L’ouvrage se divise en quatre parties. La première se consacre aux liens qui existent entre l’indigénéité et la politique, en traitant par exemple de la construction sociale des peuples autochtones. La deuxième partie aborde également la problématique de l’indigénéité, mais dans une optique de participation citoyenne. La troisième porte sur la participation locale et la démocratisation. Enfin, la quatrième partie, la plus intéressante à nos yeux, se concentre sur la Bolivie, sur son plurinationalisme et sur les transformations institutionnelles que connaît ce pays. L’ouvrage présente également des études de cas portant sur le Mexique, le Brésil, le Guatemala et le Pérou.
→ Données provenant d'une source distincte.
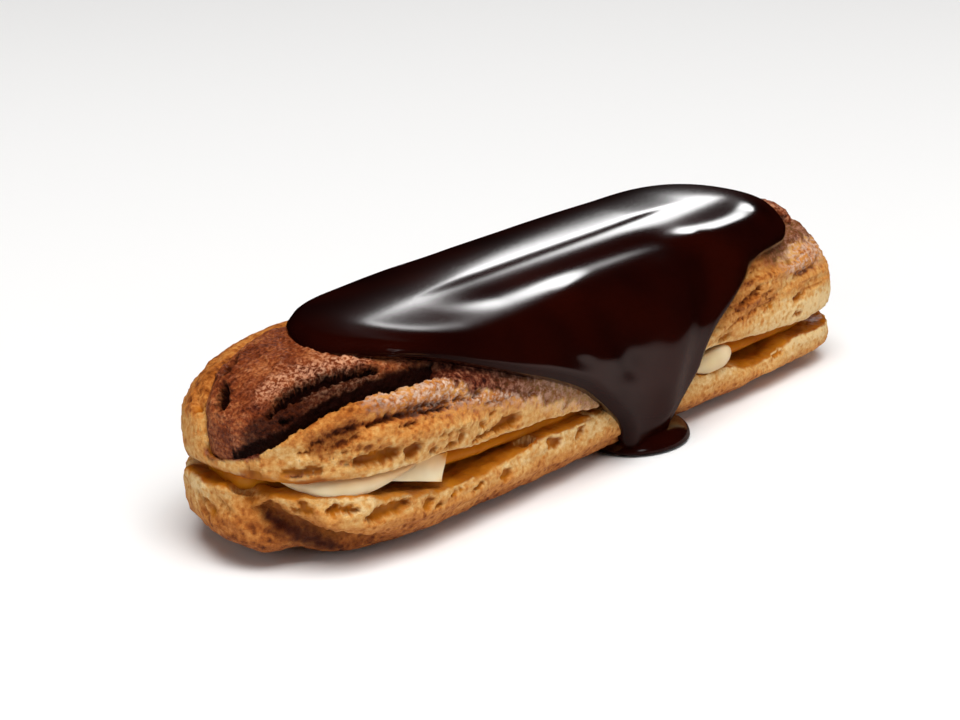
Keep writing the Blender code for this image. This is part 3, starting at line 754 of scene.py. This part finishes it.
bake -= 0.06 * (proud + proud_2 + proud_3) + 0.14 * ease(x, 28, 46) * torn
paint(top, "bake", bake + 0.45 * cracks + 0.25 * wrinkle + 0.2 * hollow - 0.15 * pale_edge)
tip_film = ease(-x, 58, 64) * (1 - ease(z - lip - dropped + 0.8 * mottle(points, 2.4, 59, 2), 0.5, 1.3))
paint(top, "hole", np.maximum(ease(holes, 0.12, 0.5), tip_film))
far_dust = ease(x, 44, 50) * ease(z, lip + 6.5, lip + 9) * 0.7
near_dust = (0.95 * near(points, ridge[5:], 2.4, 2.0) + 0.6 * ease(cocoa_run + 3 - below, 0, 2.5)) * (x < 0)
paint(top, "dust", (near_dust + far_dust) * (y < 4))
paint(top, "cocoa", np.maximum(cocoa, far_cocoa))
paint(top, "stain", ease(cracks, 0.35, 0.9) * 0.4 + 0.5 * hollow + 0.2 * wrinkle + 0.8 * ease(bed, 0.3, 0.8))
top.data.materials.append(choux)
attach(top, "root")
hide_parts("top_half")

# ---------------------------------------------------------------------------------------------------------
# Cocoa crust.
# A cocoa cookie dough laid on the bun and baked with it. It is matt, deep brown and rough as sand, and it
# tore into long canyons with ragged edges where the bun rose under its tapered end.

cocoa_mat, tree, shader, place = new_material("Cocoa_crust_baked", {"IOR": 1.45, "Specular IOR Level": 0.5})
depth, pale = (
    add_node(tree, "Attribute", {}, attribute_name=name).outputs["Fac"] for name in ("deep", "pale")
)
patch = add_node(tree, "TexNoise", {"Vector": place, "Scale": 1 / (4 * MM), "Detail": 4.0, "Roughness": 0.6})
grit = add_node(
    tree, "TexNoise", {"Vector": place, "Scale": 1 / (0.5 * MM), "Detail": 3.0, "Roughness": 0.65}
)
mixed = add_node(tree, "Math", {0: patch, 1: grit}, operation="ADD")
half = add_node(tree, "Math", {0: mixed, 1: 0.5}, operation="MULTIPLY")
brown = add_node(
    tree, "ValToRGB", {"Fac": half}, stops=[(0.34, "#45170A"), (0.5, "#823C1C"), (0.64, "#B36A3C")]
)
sparkle = add_node(tree, "ValToRGB", {"Fac": grit}, stops=[(0.46, 0.0), (0.58, 1.0)])
catch = add_node(tree, "Math", {0: sparkle, 1: pale}, operation="MULTIPLY")
sandy = add_node(tree, "Mix", {"Factor": catch, "A": brown, "B": linear("#E2A884")}, data_type="RGBA")
dark = add_node(tree, "Mix", {"Factor": depth, "A": sandy, "B": linear("#1A0603")}, data_type="RGBA")
rough = add_node(tree, "MapRange", {"Value": grit, "To Min": 0.42, "To Max": 0.75})
sand = add_node(tree, "TexVoronoi", {"Vector": place, "Scale": 1 / (0.75 * MM)}, feature="SMOOTH_F1")
height = add_node(tree, "Math", {0: sand, 1: -1.0, 2: grit}, operation="MULTIPLY_ADD")
relief = add_node(tree, "Bump", {"Height": height, "Strength": 1.0, "Distance": 0.5 * MM})
plug(shader, {"Base Color": dark, "Roughness": rough, "Normal": relief})

crust = copy_of("cocoa_crust", "Cocoa_crust")
even_out(crust, 0.55, 8)
refine(crust, lambda x, y, z: (z > 17.5) & ((x < -36) | ((y < -6) & (x < 0)) | (x > 52)))

CANYON_PITS = [
    ([(-66.4, -6.8, 20.8), (-66, -7, 21.2)], 0.55, 1.2),
    ([(-65.4, -6.2, 22.2)], 0.5, 1),
    ([(-64.2, -7.4, 22.6)], 0.4, 0.8),
    ([(-57.5, -9.9, 25.3)], 0.4, 0.8),
]
points = points_of(crust)
x, y, z = points.T
share = np.clip((BUN_Y - y) / (BUN_Y - np.interp(x, EDGE_X, EDGE_Y)), 0, 1.05) ** 1.5
spread = (np.interp(x, EDGE_X, TORN_Y) - np.interp(x, EDGE_X, EDGE_Y)) * share * (x < -20)
moved = np.abs(spread) > 0.01
spread_y = y + spread
z[moved] += roof_at(x[moved], spread_y[moved]) - roof_at(x[moved], y[moved])
points = np.column_stack([x, spread_y, z])
move_points(crust, points)
normals = normals_of(crust)
x, y, z = points.T
rough_part = 0.28 + 0.5 * ease(x, -64, -58) * ease(BUN_Y - y, -4, 4)
lumps = mottle(points, 4.0, 51, 3)
sandy_lumps = mottle(points, 1.2, 52, 3)
outside = 1 - ease(x, -52, -46) * (1 - ease(x, 57, 60)) * (y > -11.5)
points[:, 2] -= 1.6 * ease(-x, 62, 65.5) * ease(-normals[:, 2], 0.05, 0.4)
proud_rim = 0.75 * ease(-x, 44, 50) * ease(y, -5, 0)
proud_rim += 2.2 * near(points, FAR_HEAP, 5.0, 2.0) * ease(x, 57.5, 61.5)
points += normals * ((0.3 * lumps + 0.5 * rough_part * sandy_lumps) * outside + proud_rim)[:, None]
deep = np.zeros(len(points))
for number, (path, reach, depth) in enumerate(CANYONS + CANYON_PITS, 120):
    canyon = near(points, path, reach, 3.2, 0.75, number, 0.6)
    rim = near(points, path, reach * 1.9, 4.0, 0.6, number, 0.6) - canyon
    points += normals * (0.35 * np.maximum(rim, 0) - canyon * depth)[:, None]
    deep = np.maximum(deep, canyon)
move_points(crust, points)
modify(crust, "SMOOTH", factor=0.3, iterations=1)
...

Le chapitre de Jorge Komadina Rimassa est particulièrement pertinent, car il propose une réflexion sur le caractère démocratique de la nouvelle constitution bolivienne de 2009. Ainsi, l’auteur se demande si la Bolivie a abandonné le paradigme « national-républicain » lors des changements constitutionnels survenus récemment. Il décrit le processus bolivien comme étant plutôt un changement social qui se déploie dans une logique d’hybridation et non de rupture avec le régime libéral précédent ; un régime dans lequel se juxtaposent et se complètent les traditions politiques représentatives, démocratiques, républicaines et communautaires.

Dans les faits, l’expérience bolivienne lui fait dire que les dispositions de la démocratie participative se sont articulées aisément avec les institutions libérales et représentatives classiques déjà en place. Cette observation est importante, selon lui, parce que la démocratie participative et la démocratie représentative sont généralement comprises comme étant des systèmes politiques paradigmatiques mutuellement exclusifs.

Le chapitre rédigé par Manuel De la Fuente complète bien celui de Komadina, car il porte sur les luttes régionales, les peuples autochtones et les processus de décentralisation et d’autonomisation récemment mis en oeuvre en Bolivie par la nouvelle Constitution et par la loi portant sur les autonomies et la décentralisation.

Bien que les revendications et les luttes pour une meilleure distribution du pouvoir entre le gouvernement central et les régions soient présentes depuis les débuts de la république bolivienne, De la Fuente constate que les dispositions du nouveau régime en faveur d’une plus grande autonomie à l’échelle des départements, des régions, des autochtones et des paysans ne sont pas suffisamment claires. Il subsisterait des ambiguïtés quant à l’attribution des compétences et des fonds nécessaires pour que les gouvernements autonomes assument leurs responsabilités. L’auteur recommande enfin plus de flexibilité, d’ouverture d’esprit, de dialogue et de volonté de faire des compromis en regard du processus « autonomiste » de la part de tous les acteurs concernés.

Les contributeurs de l’ouvrage avaient pour objectif avoué de proposer une perspective inédite et cohérente, par l’entremise d’études de cas originales, d’approches innovatrices et d’une préoccupation sociologique commune quant à la nouvelle réalité qui se déroule devant leurs yeux. Le pari est partiellement réussi. Les auteurs retiennent avec justesse l’influence que peuvent exercer les éléments de structure sur le comportement des acteurs. Cependant, ils négligent l’importance de prendre en considération les facteurs extérieurs et l’influence que ceux-ci peuvent exercer sur le comportement des acteurs internes dans un contexte de consolidation d’un régime démocratique.

L’ouvrage est d’actualité et il est bien documenté. Il s’adresse à tout universitaire ou étudiant intéressé notamment par les questions des mouvements autochtones et de la démocratie participative en Amérique latine.